Michael Jacobs, a filmmaker based in San Francisco, is the director of a movie called Audience of One. It's a documentary about a Pentecostal minister who says he's gotten the divine green light to make a mega-budget, religious, science-fiction epic. If you attended one of 20-odd regional film festivals in the past two years, you've probably heard of the film. If you didn't, you probably don't know it exists.
The film was well-received by audiences, especially at the True/False Film Fest in Columbia, Missouri, a documentary festival that has become a filmmakers' favorite. But its popularity didn't translate into a distribution deal. Jacobs says the film's objectivity—i.e., its refusal to blatantly mock its subject—didn't make it easy to market. "It doesn't reaffirm everything you already believe about the religious right," he says.
So what happens now? On the strength of Audience of One, Jacobs got the go-ahead to produce 10 episodes of a series called American Dreamers for Sony Pictures' online-TV site, Crackle.com. But countless other filmmakers are stranded, as distributors cinch their wallets, exhibitors look vainly for indie success stories and marketing costs continue to skyrocket in a flat-lining economy. Even so, a few models suggest ways to reboot or reroute a system that filmmakers and programmers agree needs fixing.
In a year that has seen a few narrative features opt for self-distribution—director Randall Miller's Bottle Shock (which earned a respectable $4 million); the indie comedy Last Stop for Paul; Ronald Bronstein's way-underground whatsit Frownland—perhaps the most illustrative example of current conditions is Lance Hammer's Ballast. A spare, beautifully photographed, Mississippi-set drama shot with unknown actors, the low-budget film emerged as one of the sensations of Sundance 2008, earning Hammer the directing prize and garnering crucial critical support.
The day after the festival, Hammer says, he and venerated indie distributor IFC Films reached terms for a deal. But as the contract took shape, Hammer found that he was losing many of his key points, including the right to the final cut.

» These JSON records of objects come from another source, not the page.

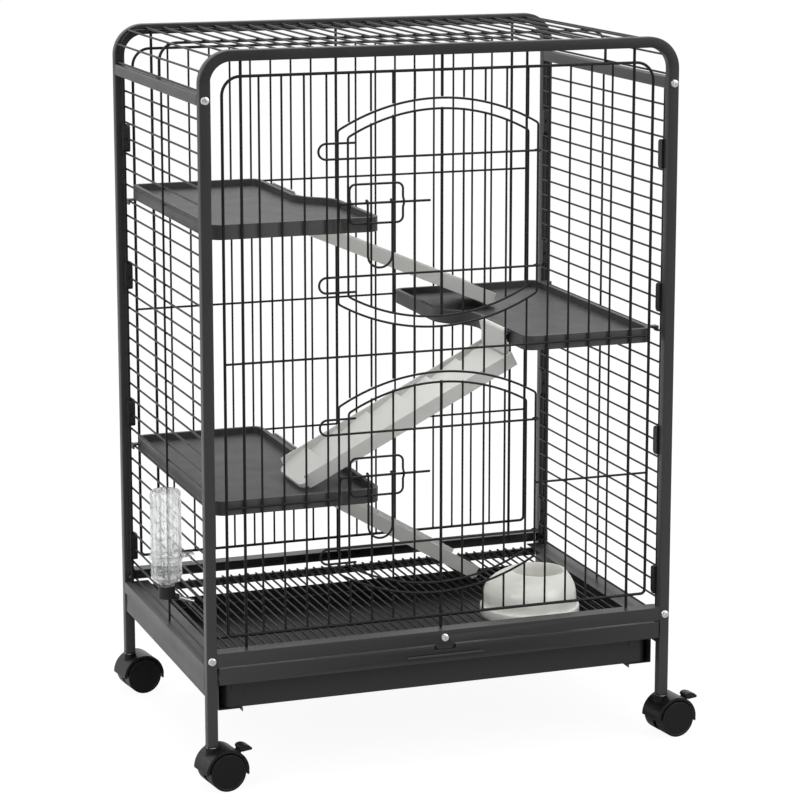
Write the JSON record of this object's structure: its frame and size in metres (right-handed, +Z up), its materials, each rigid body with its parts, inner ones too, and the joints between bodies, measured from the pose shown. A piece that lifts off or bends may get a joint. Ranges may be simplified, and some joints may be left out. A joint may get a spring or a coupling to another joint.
{
  "type": "small animal cage",
  "caption": "Tall wire cage on casters with latched wire doors, shelves joined by stepped ramps, a slide-out pan, a bowl and a drinking bottle.",
  "frame": {"origin": "on the floor under the middle of the cage", "axes": "+X to the right seen from the door side, +Y to the back, +Z up"},
  "size_m": [0.7391, 0.481, 0.9525],
  "materials": {
    "tube_paint": "satin charcoal powder coat",
    "wire_paint": "satin black powder coat",
    "sheet_paint": "satin charcoal powder coat",
    "black_plastic": "fine moulded grain",
    "shelf_plastic": "fine moulded grain",
    "ramp_plastic": "smooth moulded",
    "bowl_plastic": "smooth moulded",
    "clear_plastic": "clear moulded",
    "pan_paint": "satin powder coat",
    "zinc": "bright zinc plate",
    "screw_nickel": "bright nickel plate",
    "caster_plastic": "smooth moulded nylon"
  },
  "bodies": {
    "frame": {"front_frame": "tube_paint", "rear_frame": "tube_paint", "top_rail_left": "tube_paint", "top_rail_right": "tube_paint", "base_rail_front": "tube_paint", "base_rail_rear": "tube_paint", "base_side_left": "sheet_paint", "base_side_right": "sheet_paint", "tray_runner_left": "sheet_paint", "tray_runner_right": "sheet_paint", "floor_strip_front": "sheet_paint", "floor_strip_rear": "sheet_paint", "frame_nuts": "wire_paint", "floor_grid": "wire_paint", "front_panel": "wire_paint", "rear_panel": "wire_paint", "side_panel_left": "wire_paint", "side_panel_right": "wire_paint", "top_panel": "wire_paint", "upper_door_opening": "wire_paint", "lower_door_opening": "wire_paint", "post_clips": "black_plastic", "bottle_cap": "black_plastic", "leg_plugs": "black_plastic", "platform_upper": "shelf_plastic", "platform_middle": "shelf_plastic", "platform_lower": "shelf_plastic", "bottle_body": "clear_plastic", "bottle_clip": "clear_plastic", "bottle_spout": "zinc", "rail_inserts": "zinc", "caster_stems": "zinc", "frame_screws": "screw_nickel"},
    "upper_door": {"upper_door_grille": "wire_paint", "upper_door_bars": "wire_paint", "upper_latch_ring": "wire_paint"},
    "upper_rod": {"upper_latch_rod": "wire_paint"},
    "upper_handle": {"upper_latch_handle": "wire_paint"},
    "lower_door": {"lower_door_grille": "wire_paint", "lower_door_bars": "wire_paint", "lower_latch_ring": "wire_paint"},
    "lower_rod": {"lower_latch_rod": "wire_paint"},
    "lower_handle": {"lower_latch_handle": "wire_paint"},
    "tray": {"tray_pan": "pan_paint", "tray_front": "tube_paint"},
    "ramp_upper": {"ramp_upper": "ramp_plastic"},
    "ramp_lower": {"ramp_lower": "ramp_plastic"},
    "ramp_middle": {"ramp_middle": "ramp_plastic"},
    "bowl": {"bowl": "bowl_plastic"},
    "caster_front_left": {"hood_front_left": "caster_plastic"},
    "wheel_front_left": {"wheels_front_left": "caster_plastic"},
    "brake_front_left": {"brake_front_left": "caster_plastic"},
    "caster_front_right": {"hood_front_right": "caster_plastic"},
    "wheel_front_right": {"wheels_front_right": "caster_plastic"},
    "brake_front_right": {"brake_front_right": "caster_plastic"},
    "caster_rear_left": {"hood_rear_left": "caster_plastic"},
    "wheel_rear_left": {"wheels_rear_left": "caster_plastic"},
    "caster_rear_right": {"hood_rear_right": "caster_plastic"},
    "wheel_rear_right": {"wheels_rear_right": "caster_plastic"}
  },
  "joints": [
    {"name": "upper_door_hinge", "type": "hinge", "parent": "frame", "child": "upper_door", "pos_m": [0.1313, -0.2085, 0.7347], "axis": [0, 0, 1], "range_deg": [0, 150]},
    {"name": "upper_rod_slide", "type": "slide", "parent": "upper_door", "child": "upper_rod", "axis": [1, 0, 0], "range_m": [-0.0085, 0.004]},
    {"name": "upper_handle_swing", "type": "hinge", "parent": "upper_rod", "child": "upper_handle", "pos_m": [-0.0877, -0.21195, 0.7524], "axis": [-1, 0, 0], "range_deg": [0, 120]},
    {"name": "lower_door_hinge", "type": "hinge", "parent": "frame", "child": "lower_door", "pos_m": [0.1313, -0.2085, 0.3787], "axis": [0, 0, 1], "range_deg": [0, 150]},
    {"name": "lower_rod_slide", "type": "slide", "parent": "lower_door", "child": "lower_rod", "axis": [1, 0, 0], "range_m": [-0.0085, 0.004]},
    {"name": "lower_handle_swing", "type": "hinge", "parent": "lower_rod", "child": "lower_handle", "pos_m": [-0.0877, -0.21195, 0.3964], "axis": [-1, 0, 0], "range_deg": [0, 120]},
    {"name": "tray_slide", "type": "slide", "parent": "frame", "child": "tray", "axis": [0, -1, 0], "range_m": [0, 0.4]},
    {"name": "ramp_upper_hinge", "type": "hinge", "parent": "frame", "child": "ramp_upper", "pos_m": [-0.1182, 0.1015, 0.7297], "axis": [0, -1, 0], "range_deg": [0, 20]},
    {"name": "ramp_lower_hinge", "type": "hinge", "parent": "frame", "child": "ramp_lower", "pos_m": [-0.1182, 0.1015, 0.3737], "axis": [0, -1, 0], "range_deg": [0, 20]},
    {"name": "ramp_middle_hinge", "type": "hinge", "parent": "frame", "child": "ramp_middle", "pos_m": [0.1142, -0.1015, 0.5607], "axis": [0, 1, 0], "range_deg": [0, 20]},
    {"name": "bowl_lift", "type": "slide", "parent": "frame", "child": "bowl", "axis": [0, 0, 1], "range_m": [0, 0.05]},
    {"name": "caster_front_left_swivel", "type": "hinge", "parent": "frame", "child": "caster_front_left", "pos_m": [-0.318, -0.214, 0.05], "axis": [0, 0, 1], "continuous": true},
    {"name": "wheel_front_left_spin", "type": "hinge", "parent": "caster_front_left", "child": "wheel_front_left", "pos_m": [-0.30462, -0.21224, 0.0245], "axis": [-0.1305, 0.9914, 0], "continuous": true},
    {"name": "brake_front_left_press", "type": "hinge", "parent": "caster_front_left", "child": "brake_front_left", "pos_m": [-0.2833, -0.20943, 0.0425], "axis": [-0.1305, 0.9914, 0], "range_deg": [0, 18]},
    {"name": "caster_front_right_swivel", "type": "hinge", "parent": "frame", "child": "caster_front_right", "pos_m": [0.318, -0.214, 0.05], "axis": [0, 0, 1], "continuous": true},
    {"name": "wheel_front_right_spin", "type": "hinge", "parent": "caster_front_right", "child": "wheel_front_right", "pos_m": [0.33138, -0.21224, 0.0245], "axis": [-0.1305, 0.9914, 0], "continuous": true},
    {"name": "brake_front_right_press", "type": "hinge", "parent": "caster_front_right", "child": "brake_front_right", "pos_m": [0.3527, -0.20943, 0.0425], "axis": [-0.1305, 0.9914, 0], "range_deg": [0, 18]},
    {"name": "caster_rear_left_swivel", "type": "hinge", "parent": "frame", "child": "caster_rear_left", "pos_m": [-0.318, 0.214, 0.05], "axis": [0, 0, 1], "continuous": true},
    {"name": "wheel_rear_left_spin", "type": "hinge", "parent": "caster_rear_left", "child": "wheel_rear_left", "pos_m": [-0.30462, 0.21576, 0.0245], "axis": [-0.1305, 0.9914, 0], "continuous": true},
    {"name": "caster_rear_right_swivel", "type": "hinge", "parent": "frame", "child": "caster_rear_right", "pos_m": [0.318, 0.214, 0.05], "axis": [0, 0, 1], "continuous": true},
    {"name": "wheel_rear_right_spin", "type": "hinge", "parent": "caster_rear_right", "child": "wheel_rear_right", "pos_m": [0.33138, 0.21576, 0.0245], "axis": [-0.1305, 0.9914, 0], "continuous": true}
  ]
}
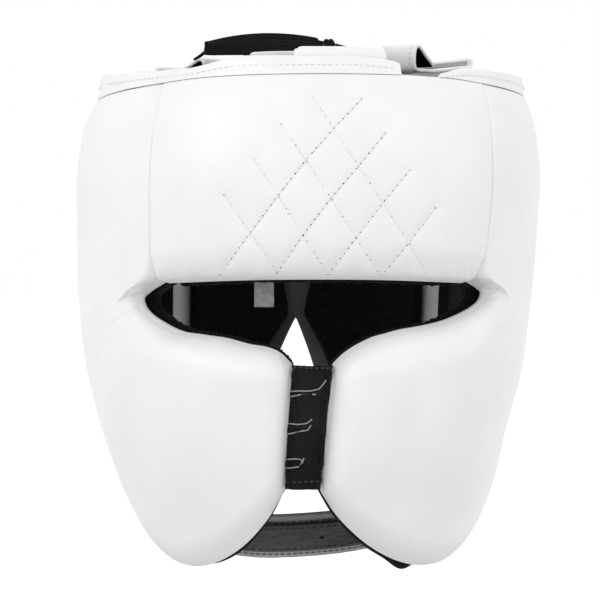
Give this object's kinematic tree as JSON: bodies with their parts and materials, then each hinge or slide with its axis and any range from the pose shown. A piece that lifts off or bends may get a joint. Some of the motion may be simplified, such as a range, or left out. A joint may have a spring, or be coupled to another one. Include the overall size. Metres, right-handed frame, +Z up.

Meanwhile, a 30-day exclusivity deal with Blockbuster was suddenly extending into years, and Hammer was asked to sign away digital rights to his film for 20 years. After months of negotiations, the writer-director came away convinced that for the modest advance he was getting, he didn't want to settle for what his financial advisors called "business as usual."
"'Business as usual' is they'd pay you for [your movie], and they don't pay you for it anymore," says Hammer. Instead, he put together a small team of employees and began booking the film himself through his Alluvial Film Co. In 10 weeks, as of December 7, the film had grossed slightly more than $76,000—a daunting return for months of effort. Yet Hammer had no illusions that he would burn up the box office.
"I threw away the notion of making money," says the director, who regards the film's theatrical release as both a learning experience for future efforts and a means of creating awareness for the film's eventual DVD release, where the profit margin is much higher. The problem facing any feature in the glutted marketplace is lack of name recognition, and a lone man with film reels under his arm doesn't have $50 million to spend on print and TV advertising.
The main thing he's learned, Hammer says, is to cultivate and mobilize "the 1,000 true fans" who will spread the word online about a film via social networking sites and blogs. But it was worth distributing Ballast himself, he says, just to circumvent "this culture of abuse" that rigs the system against the filmmaker.
Even genre movies are gambling on self-distribution again, such as the grisly shocker Wicked Lake. Its production company, Fever Dreams, gave it a short major-market theatrical release last spring before the Media Blasters subsidiary, Shriek Show, put it out on DVD. Fever Dreams managing director Carl Morano says that many unexplored options exist for filmmakers who just want their work to be seen. He cites sales outlets such as military bases, where one box-art photo of busty bloodsuckers beats tens of thousands in P&A costs.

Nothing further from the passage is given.